A photo of a role of material with a blue glow

Source: © Huisheng Peng’ s group

A 6m × 25cm large-area display textile containing approximately 500,000 electroluminescent units

A six-metre long piece of fabric woven from conductive polymer strands and luminescent fibres is the largest flexible textile display ever made. The material, which can be folded, bent, stretched and even withstands 100 cycles in a washing machine, could allow wearers to read messages or driving instruction off their sleeve.

Traditional display technologies aren’t suitable for clothing – light-emitting diodes are too rigid and organic thin film fibres are too fragile. There are more flexible and robust devices such as optical fibres or polymer light-emitting electrochemical cells, but they often show only a single pattern and don’t work as dynamic displays.

A team of researchers from China, Germany, US and Australia has now created a flexible display fabric that is robust, dynamic and can be assembled over wide areas. Their biggest piece measures 6m by 25cm, containing 500,000 electroluminescent units spaced only 800μm apart. The fabric’s light output is unfazed by 1000 cycles of bending, stretching and pressing, 10,000 cycles of folding, and 100 machine-washing and drying cycles.

Illustrations and photos showing how electronic textiles could be used in clothing for communication

Source: © Huisheng Peng’ s group

The team have shown off potential applications for the textile that include a satnav display and messaging system

The fabric is made from three types of yarn: a transparent conductive ionic-liquid doped polyurethane yarn, a commercial silver-plated conductive nylon thread coated with luminescent zinc sulfide and a conventional type of yarn such as cotton or polyester.

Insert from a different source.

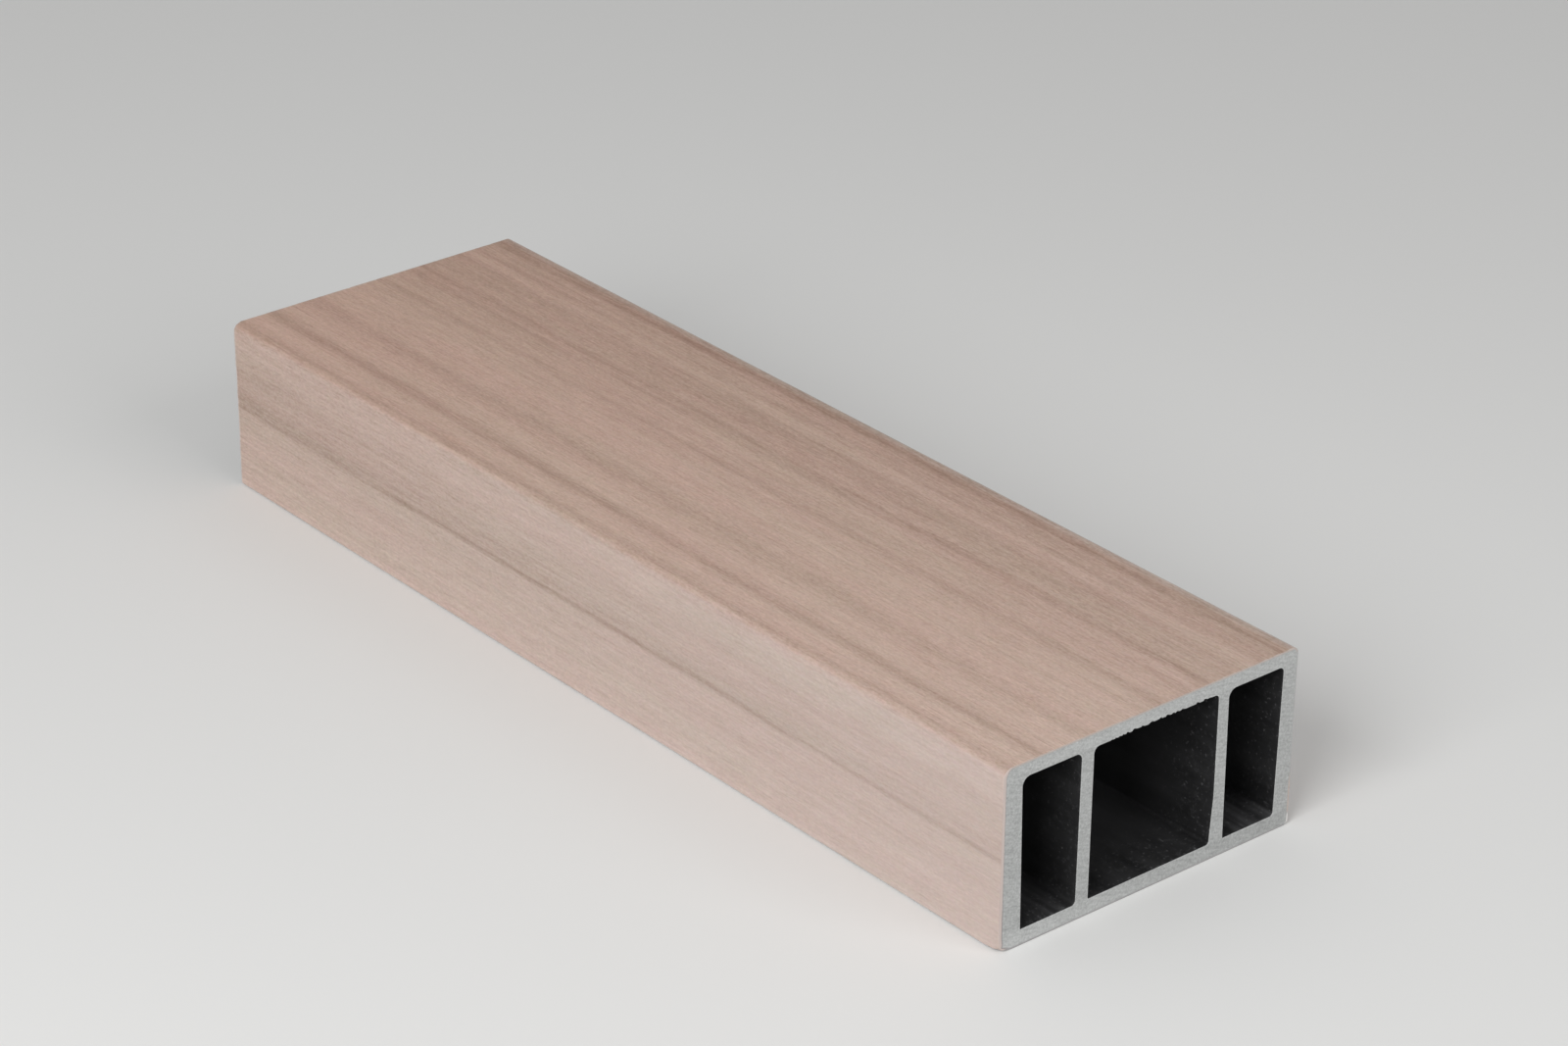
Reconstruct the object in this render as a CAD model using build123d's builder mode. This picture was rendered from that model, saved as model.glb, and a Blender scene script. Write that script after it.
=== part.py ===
from build123d import *
import os

# A cut length of hollow composite beam, lying on its wide face.
# X runs along the beam, Y across its width and Z up, in millimetres.
# The origin is on the base, under the middle of the beam.

# Driving dimensions
length = 332.0
width = 100.0
height = 52.0
roof_thickness = 4.3
floor_thickness = 4.6

# Rounding of the long outer edges: base left, base right, top right, top left
outer_radii = [1.2, 1.5, 1.8, 2.9]

# The four uprights from left to right: a side wall, two webs and the other side wall.
# Each pair says where the left and right faces stand, measured from the beam's left side.
# The faces lean a little, so they stand elsewhere at the chamber floor than at its roof.
uprights_at_floor = [(0.0, 7.1), (25.5, 29.7), (71.4, 76.3), (94.3, width)]
uprights_at_roof = [(0.0, 6.3), (25.9, 29.9), (72.4, 75.9), (95.2, width)]

# Rounding inside each chamber: floor left, floor right, roof right, roof left.
# The floor's left corners are nearly sharp and the roof's corners are full.
chamber_radii = [
    [0.3, 1.2, 2.0, 2.5],
    [0.4, 1.0, 1.4, 1.8],
    [0.3, 1.0, 1.6, 2.5],
]

# The second web swells into a soft foot, on the middle chamber's side only
middle_chamber = 1
foot_height = 14.0
foot_lead_in_radius = 40.0

# Heights of the surfaces inside the chambers
chamber_floor = floor_thickness
chamber_roof = height - roof_thickness


def beam_corners():
    """The beam's own outline, from base left round to top left."""
    return [(0, 0), (width, 0), (width, height), (0, height)]


def chamber_outline(index):
    """Corners and radii of the space between two uprights, from floor left to roof left."""
    left_at_floor = uprights_at_floor[index][1]
    right_at_floor = uprights_at_floor[index + 1][0]
    right_at_roof = uprights_at_roof[index + 1][0]
    left_at_roof = uprights_at_roof[index][1]
    corners = [
        (left_at_floor, chamber_floor),
        (right_at_floor, chamber_floor),
        (right_at_roof, chamber_roof),
        (left_at_roof, chamber_roof),
    ]
    radii = list(chamber_radii[index])
    if index == middle_chamber:
        corners.insert(2, (right_at_roof, chamber_floor + foot_height))
        radii.insert(2, foot_lead_in_radius)
    return corners, radii


# The section stands across the beam's back end and is drawn from its lower left corner
section_plane = Plane(
    origin=(-length / 2, -width / 2, 0),
    x_dir=(0, 1, 0),
    z_dir=(1, 0, 0),
)

with BuildPart() as beam:
    with BuildSketch(section_plane) as section:
        with BuildLine():
            FilletPolyline(*beam_corners(), radius=outer_radii, close=True)
        make_face()
        for index in range(len(chamber_radii)):
            corners, radii = chamber_outline(index)
            with BuildLine():
                FilletPolyline(*corners, radius=radii, close=True)
            make_face(mode=Mode.SUBTRACT)
    extrude(amount=length)

beam.part.label = "beam"

os.makedirs("parts", exist_ok=True)
export_step(beam.part, "parts/beam.step")
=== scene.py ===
import math
import random

import bpy
import numpy as np
from mathutils import Matrix, Vector, geometry, noise


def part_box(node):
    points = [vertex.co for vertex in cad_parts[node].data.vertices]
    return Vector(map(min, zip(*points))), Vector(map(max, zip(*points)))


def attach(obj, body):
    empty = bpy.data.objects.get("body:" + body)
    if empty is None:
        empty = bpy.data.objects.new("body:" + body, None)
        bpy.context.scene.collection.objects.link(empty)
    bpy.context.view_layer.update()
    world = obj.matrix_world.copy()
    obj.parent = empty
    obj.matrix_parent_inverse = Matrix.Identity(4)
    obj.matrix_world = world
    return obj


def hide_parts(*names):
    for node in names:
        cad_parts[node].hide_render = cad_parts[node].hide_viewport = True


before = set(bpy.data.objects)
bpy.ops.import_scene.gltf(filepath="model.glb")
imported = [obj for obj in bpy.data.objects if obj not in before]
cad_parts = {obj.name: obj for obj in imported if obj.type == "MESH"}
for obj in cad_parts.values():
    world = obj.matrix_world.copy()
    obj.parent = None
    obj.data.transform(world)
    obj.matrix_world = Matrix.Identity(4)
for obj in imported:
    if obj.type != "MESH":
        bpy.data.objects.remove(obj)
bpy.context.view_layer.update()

# A cut length of hollow beam with a wood-look skin round a sawn grey core and three dark chambers.
# X runs along the beam, Y across it and Z up. Shapes are worked out in millimetres and made in metres.
MM = 0.001
low_corner, high_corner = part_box("beam")
half_length = (high_corner.x - low_corner.x) / MM / 2
width = (high_corner.y - low_corner.y) / MM
height = (high_corner.z - low_corner.z) / MM
half_width = width / 2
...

Each point in the woven fabric where the two conductive yarn types meet represents one electroluminescent unit, glowing blue when connected to a low-power alternating voltage. Adding small amounts of different elements such as copper or manganese to the phosphorus sulfide changes the light’s colour.

The scientists connected one of their smaller flexible displays to a keyboard made from silver-plated and carbon fibre yarn, and added a power supply, microcontroller and Bluetooth module. Integrated into a shirtsleeve, the system can show navigation instructions and incoming messages from a phone – and the keyboard even allows the wearer to type a reply.

With advances in decoding brain waves, the researchers also hope to use their display technology in healthcare as an assistive communication tool.